Reflection 3

1: Node

1.
It was really easy to reuse the add book request handler to create the edit handler since it used the same bookBodySchema. All I had to do was switch the INSERT to an UPDATE sql query.

2.
The tests were pretty easy. I just had to make sure there is existing data to edit/delete in order to check that the edit/delete worked.

2: React

1.
I added edit and delete directly on the table. I had an editing ID state that toggled when the user clicks edit, which changes each cell to input fields. Save calls the patch request to modify the data, and cancel exits edit mode. Delete was a button next to the row that calls the delete book endpoint. I chose this because to be honest I was too lazy to do a lot of refactoring and use a router.
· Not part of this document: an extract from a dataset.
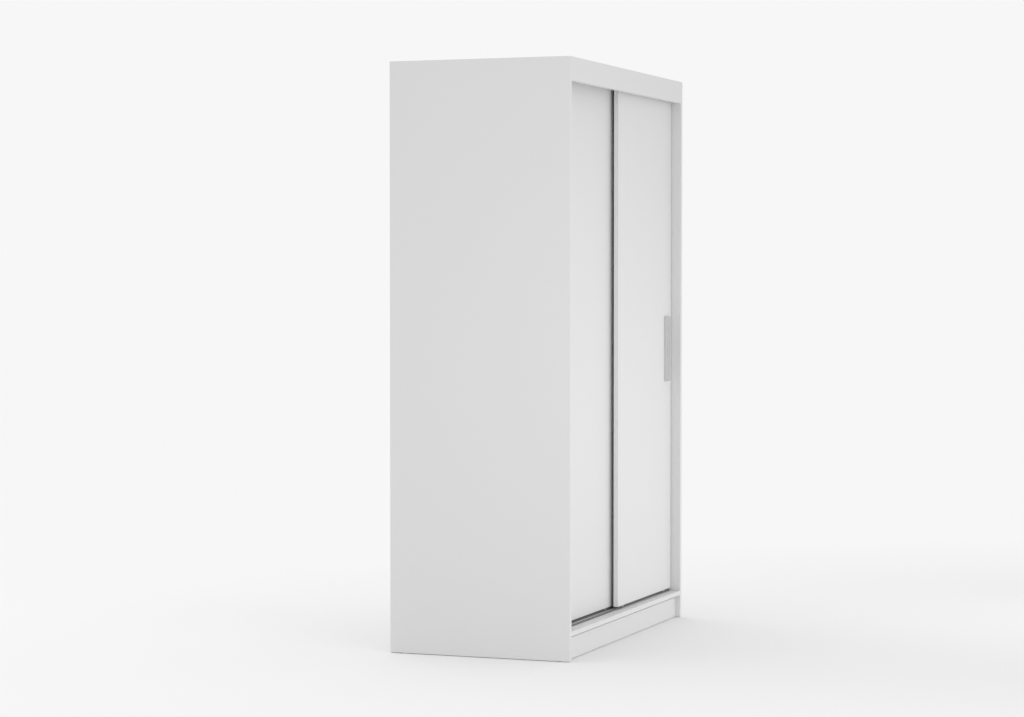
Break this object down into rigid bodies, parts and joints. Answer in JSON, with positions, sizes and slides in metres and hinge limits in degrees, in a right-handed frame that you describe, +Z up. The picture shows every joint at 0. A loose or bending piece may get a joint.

I also thought the UI was pretty intuitive.

2.
The hardest part is the edit state and which row was being edited. It was also tricky when I was editing the table's local state, so I refetched books instead.

3: Material UI

1.
It was pretty simple to use, everything was a 1:1 with standard HTML tags. It looks pretty nice and smooth as well and now I don't have to do fancy css.

2.
I didn't change everything to material UI, but the table and buttons were pretty easy to refactor into. Theres a material UI equivalent to most HTML tags and it wasn't very difficult, mostly 1:1.